The Juniors group up one last time for a team cheer. Parents astride their own mountain bikes hang back watching as the team chants, “M-T…M-T… M-T…,” each repetition louder than the last. The cheer culminates in a final “Alpha!” that echoes through the forest.
The scene underscores one of the most important points made by coaches and organizers of the MT Alpha Juniors, Gnar Pirates and Unparalleled Movement: an emphasis on creating a supportive team environment. As these youth sports start to embrace more structure and competition, it’s important that the adults in charge not lose sight of why kids are there. They want to have fun.

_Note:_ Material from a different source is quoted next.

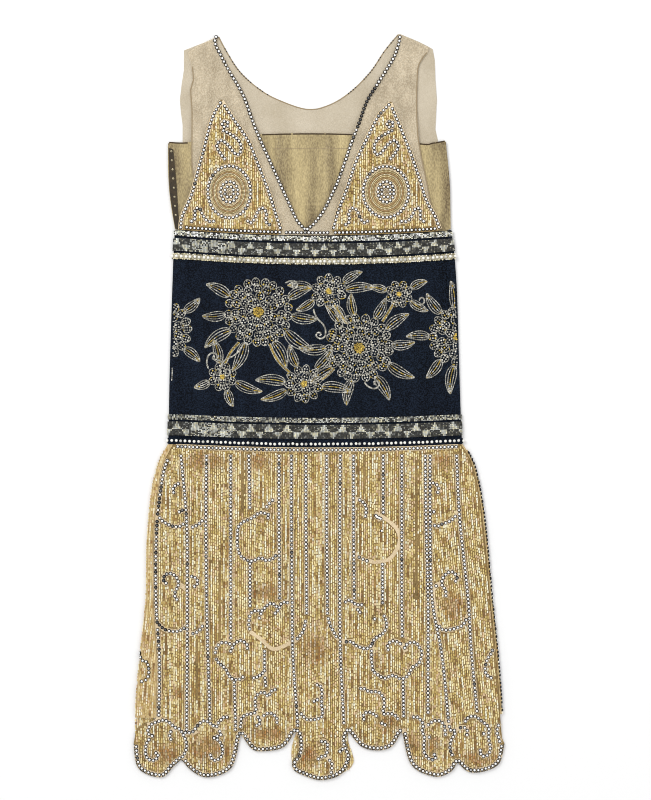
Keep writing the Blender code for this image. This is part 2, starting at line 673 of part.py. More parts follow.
def make_side_placket():
    """Dark placket on the left edge of the under-bodice."""
    outer = curve(((-218, 166), (-217, 219), (-214, 248), (-208.5, 283)), 12)
    inner = curve(((-202.5, 284), (-204, 262), (-207, 215), (-211.5, 168)), 12)

    def base(x, drop):
        return gold_base(x, drop) + SILK + LAYER_GAP

    return wall("side_placket", "dark_placket", outer + inner, flat(base, TRIM), (20, 20))


def make_beaded_point(name, sizes):
    """Beaded panel that rises to a point over each breast, with an oval medallion."""
    left = curve(sizes["left"], 8)
    right = curve(sizes["right"], 8)
    low_left, low_right = left[-1].x, right[-1].x
    bottom = [Vector((x, band_top(x) - SEAM_GAP)) for x in steps(low_left, low_right, 10)]
    left[-1], right[-1] = bottom[0], bottom[-1]
    outline = left + bottom[1:-1] + right[::-1]
    x, drop = sizes["medallion"]
    ridges = [beside(left, -NECK_TO_STONES)[:-1], beside(right, NECK_TO_STONES)[1:-1]]
    ridges.append([Vector((p.x, p.y - EDGE_TO_STONES)) for p in bottom[1:-1]])
    for width, height in sizes["rings"]:
        ridges.append(ring(x, drop, width, height, max(10, round(width * 0.66))))
    for scroll in POINT_SCROLLS:
        line = spaced(curve(scroll, 3), 9)
        ridges.append([Vector((x + sizes["mirror"] * point.x, drop + point.y)) for point in line])

    def base(px, pdrop):
        return chiffon_base(px, pdrop) + CHIFFON + SOFT_GAP

    wall(name, "bugle_beads", outline, flat(base, BEADED), (16, 20), (16, 20), ridges)


def make_band_back():
    """Back of the navy band. It turns over at both sides and meets the front at its seams."""

    def seam(turn, drop):
        table = BAND_SEAM_LEFT if turn < 0 else BAND_SEAM_RIGHT
        top = bend_station(BAND_SIDES, BAND_FOLD, CREPE, turn, drop, 1)
        start = bend_station(BAND_SIDES, BAND_FOLD, CREPE, turn, drop, 0)
        return top + turn * (abs(along(table, drop) - start) - SEAM_GAP)

    def edge_row(drop_of, first):
        """Stations across the cloth at its top or bottom edge."""
        row = []
        for turn, table in ((-1, BAND_SEAM_LEFT), (1, BAND_SEAM_RIGHT)):
            drop = drop_of(BAND_HALF_WIDTH)
            side = [(seam(turn, drop), drop_of(along(table, drop)))]
            for share in BEND_SHARES:
                side.append((bend_station(BAND_SIDES, BAND_FOLD, CREPE, turn, drop, share), drop))
            row.append(side)
        left, right = row
        middle = [(x, drop_of(x)) for x in steps(left[-1][0], right[-1][0], 26)[1:-1]]
        points = [Vector(point) for point in left + middle + right[::-1]]
        return points if first else points[::-1]

    top = edge_row(band_top, True)
    bottom = edge_row(band_bottom, False)
    drops = steps(top[0].y, bottom[-1].y, 24)[1:-1]
    right = [Vector((seam(1, drop), drop)) for drop in drops]
    left = [Vector((seam(-1, drop), drop)) for drop in drops[::-1]]
    creases = []
    for turn in (-1, 1):
        for share in BEND_SHARES:
            ends = top[0].y, bottom[-1].y
            creases.append([
                Vector((bend_station(BAND_SIDES, BAND_FOLD, CREPE, turn, drop, share), drop))
                for drop in steps(*ends, 24)
            ])
    outline = top + right + bottom + left
    place = folded(BAND_SIDES, BAND_FOLD, CREPE)
    wall("band_back", "navy_crepe", outline, place, (60, 60), (60, 60), (), creases)


def make_band_front():
    """Front of the navy band, between the side seams, with soft upright folds."""
    top_y = band_top(BAND_HALF_WIDTH)
    low_y = band_bottom(BAND_HALF_WIDTH)
    drops = steps(top_y + 2, low_y - 2, 16)
    left = [Vector((along(BAND_SEAM_LEFT, drop), drop)) for drop in drops]
    right = [Vector((along(BAND_SEAM_RIGHT, drop), drop)) for drop in drops]
    top = [Vector((x, band_top(x))) for x in steps(left[0].x, right[0].x, 16)]
    bottom = [Vector((x, band_bottom(x))) for x in steps(left[-1].x, right[-1].x, 16)]
    outline = top + right[1:-1] + bottom[::-1] + left[1:-1][::-1]
    wall("band_front", "navy_crepe", outline, flat(band_base, CREPE), (14, 36))


def make_trim(name, edge, near, far, crown):
    """A woven strip sewn across the band, from side fold to side fold."""

    def drop_at(x, offset):
        return band_top(x) + offset if edge == "top" else band_bottom(x) - offset

    near_drop = drop_at(BAND_HALF_WIDTH, (near + far) / 2)
    left = along(BAND_SIDES, near_drop, 1) + BAND_FOLD + 0.6
    right = along(BAND_SIDES, near_drop, 2) - BAND_FOLD - 0.6
    across = steps(left, right, 15)
    first = [Vector((x, drop_at(x, near))) for x in across]
    second = [Vector((x, drop_at(x, far))) for x in across[::-1]]
    crest = [[Vector((x, drop_at(x, (near + far) / 2))) for x in across[1:-1]]] if crown else ()

    def base(x, drop):
        return band_base(x, drop) + CREPE + SOFT_GAP

    def place(x, drop, side, relief):
        return Vector((x, LENGTH / 2 - drop, base(x, drop) + side * (TRIM + relief)))

    finish = "bead_trim" if crown else "metal_trim"
    wall(name, finish, first + second, place, (200, 200), (200, 200), crest, (), crown)


def hem(lobes, step):
    """The scalloped hem, lobe by lobe from the left."""
    points = []
    for lobe in lobes:
        points += curve(lobe, step)
    return points


def skirt_drops(turn):
    """Stations down a side of the skirt, shared by its front and its back."""
    first = band_bottom(BAND_HALF_WIDTH) + SEAM_GAP
    return steps(first, LEFT_SLIT if turn < 0 else RIGHT_SLIT, 20)


def make_skirt_front():
    """Beaded front of the skirt, with its lines and scrolls of stones and its seven hem lobes."""
    left = [Vector((along(SKIRT_SEAM_LEFT, drop), drop)) for drop in skirt_drops(-1)]
    left += curve(((-240, 997), (-250, 1000), (-259, 1005), (-266, 1014)), 7)
    right_drops = skirt_drops(1) + steps(RIGHT_SLIT + 12, 1022, 12)
    right = [Vector((along(SKIRT_SIDES, drop, 2) - SKIRT_FOLD - SEAM_GAP, drop)) for drop in right_drops]
    top = [Vector((x, band_bottom(x) + SEAM_GAP)) for x in steps(left[0].x, right[0].x, 13)[1:-1]]
    low = hem(HEM_LOBES, 7)
    outline = top + right + low[::-1] + left[::-1]
    border_xs = steps(left[0].x + 4, right[0].x - 4, 12)
    border = [[Vector((x, band_bottom(x) + EDGE_TO_STONES)) for x in border_xs]]
    lines = []
    for first, last, *places in STONE_LINES:
        table = tuple(zip(STATIONS, places))
        lines.append([Vector((along(table, drop), drop)) for drop in steps(first, last, 27)])
    scrolls = [spaced([point * SQUARE for point in curve(scroll, 2)], 9) for scroll in SCROLLS]
    hem_line = []
    for lobe in HEM_LOBES:
        hem_line.append(beside(curve(lobe, 7), -EDGE_TO_STONES)[1:-1])
    seam_line = [beside(left[2:-4], -EDGE_TO_STONES + 1)]
    ridges = border + lines + scrolls + hem_line + seam_line
    wall("skirt_front", "bugle_beads", outline, flat(skirt_base, BEADED), (17, 30), (15, 34), ridges)


def back_lobes():
    """Hem lobes of the back: the middle one is wider than in front, the others a little shorter."""
    lobes = [
        [(x, drop - BACK_LOBE_SHORTER * smooth_step((drop - 1020) / 30)) for x, drop in lobe]
        for lobe in HEM_LOBES
    ]
    lobes[CENTRE_LOBE] = BACK_CENTRE_LOBE
    return lobes


def make_skirt_back():
    """Back of the skirt. On the left it turns over and shows as a strip beside the front."""

    def station(turn, drop, share):
        return bend_station(SKIRT_SIDES, SKIRT_FOLD, BEADED, turn, drop, share)

    def seam(turn, drop):
        if turn > 0:
            return station(1, drop, 1)
        return station(-1, drop, 1) - (along(SKIRT_SEAM_LEFT, drop) - station(-1, drop, 0) - SEAM_GAP)

    left_drops, right_drops = skirt_drops(-1), skirt_drops(1)
    top_drop = left_drops[0]
    left_end = [(station(-1, top_drop, share), top_drop) for share in BEND_SHARES]
    right_end = [(station(1, top_drop, share), top_drop) for share in BEND_SHARES]
    middle = [(x, band_bottom(x) + SEAM_GAP) for x in steps(left_end[-1][0], right_end[-1][0], 26)[1:-1]]
    top = [(seam(-1, top_drop), top_drop), *left_end, *middle, *right_end[::-1]]
    right = [(seam(1, drop), drop) for drop in right_drops[1:-1]]
    right += [(station(1, RIGHT_SLIT, share), RIGHT_SLIT) for share in BEND_SHARES]
    right += [(station(1, drop, 0) - 0.5, drop) for drop in (1000, 1013)]
    left = [(station(-1, drop, 0) + 0.5, drop) for drop in (1018, 1006)]
    left += [(station(-1, LEFT_SLIT, share), LEFT_SLIT) for share in BEND_SHARES[::-1]]
    left += [(seam(-1, drop), drop) for drop in left_drops[:0:-1]]
    low = []
    for number, lobe in enumerate(back_lobes()):
        points = curve(lobe, 9)
        if number == 0:
            points[0].x = station(-1, 1030, 0) + 0.6
        low += points
    for point in low:
        point.x = min(max(point.x, station(-1, point.y, 0)), station(1, point.y, 0))
    outline = [Vector(point) for point in top + right] + low[::-1] + [Vector(point) for point in left]
    creases = []
    for turn, drops in ((-1, left_drops), (1, right_drops)):
        for share in BEND_SHARES:
            creases.append([Vector((station(turn, drop, share), drop)) for drop in drops])
    place = folded(SKIRT_SIDES, SKIRT_FOLD, BEADED)
    wall("skirt_back", "beaded_mesh_back", outline, place, (60, 60), (60, 60), (), creases)


def main():
    clear_scene()
    make_bodice_back()
    make_bodice_front()
    make_under_bodice()
    make_side_placket()
    for name, sizes in POINTS.items():
        make_beaded_point(name, sizes)
    make_band_back()
    make_band_front()
    for row in TRIMS:
        make_trim(*row)
    make_skirt_back()
    make_skirt_front()


main()
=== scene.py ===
"""The looks of a beaded evening gown that lies flat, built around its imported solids.

Lengths are in millimetres until a mesh is made: x runs to the right from the centre line as seen
from above, and drop runs from the shoulders down to the hem.
"""

import json
import math

import bmesh
import bpy
import numpy as np
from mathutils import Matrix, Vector
from mathutils.geometry import delaunay_2d_cdt
from mathutils.kdtree import KDTree

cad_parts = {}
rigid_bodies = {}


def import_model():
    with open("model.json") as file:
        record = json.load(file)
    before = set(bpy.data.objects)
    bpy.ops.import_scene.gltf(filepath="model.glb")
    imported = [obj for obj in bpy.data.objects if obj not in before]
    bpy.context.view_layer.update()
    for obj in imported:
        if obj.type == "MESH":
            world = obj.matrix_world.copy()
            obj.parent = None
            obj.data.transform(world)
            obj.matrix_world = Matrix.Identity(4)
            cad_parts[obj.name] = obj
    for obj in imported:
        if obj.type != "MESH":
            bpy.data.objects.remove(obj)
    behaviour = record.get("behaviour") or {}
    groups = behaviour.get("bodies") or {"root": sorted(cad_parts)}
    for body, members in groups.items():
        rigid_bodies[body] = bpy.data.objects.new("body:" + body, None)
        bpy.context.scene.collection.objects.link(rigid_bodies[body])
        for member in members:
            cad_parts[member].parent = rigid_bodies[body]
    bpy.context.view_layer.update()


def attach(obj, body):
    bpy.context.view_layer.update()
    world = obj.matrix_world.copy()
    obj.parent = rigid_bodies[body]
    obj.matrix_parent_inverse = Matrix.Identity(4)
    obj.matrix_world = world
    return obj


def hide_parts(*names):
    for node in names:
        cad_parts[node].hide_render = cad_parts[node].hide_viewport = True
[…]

- From right to left, Stella Diaz, 10, Audry Baldwin, 9, Elizabeth Bradford, 9, and Ryan Howell, 9, await instruction during a recent MT Alpha Juniors practice. As participation in traditional team sports drops nationally, more kids are turning to alternative sports like mountain biking.
A 2015 survey performed by an exercise professor at George Washington University asked 150 kids what they like most about playing sports. More than 80 attributes and outcomes made the list. Winning ranked 41. Meanwhile, the top reason kids quit sports is because they’re no longer fun.
With the increased pressures of traditional sports potentially driving youngsters away, the newcomers are taking note. Johns at Unparalleled Movement acknowledges his athletes are mostly “there to hang out with their friends.” Akland, with the MT Alphas, doesn’t talk as much about team goals as about creating a specific culture. “We want to have fun, promote women in mountain biking and empower girls to be adventure athletes,” she says.
Justin Willis, the Gnar Pirates coach and professional climber, knows a lot can get lost in today’s youth sports, with travel teams and jam-packed practice schedules drowning out joy for the game.
“My No. 1 goal is to create a welcoming sanctuary for the kids,” he says.
He smiles before adding: “But I love seeing how they react to the competition.”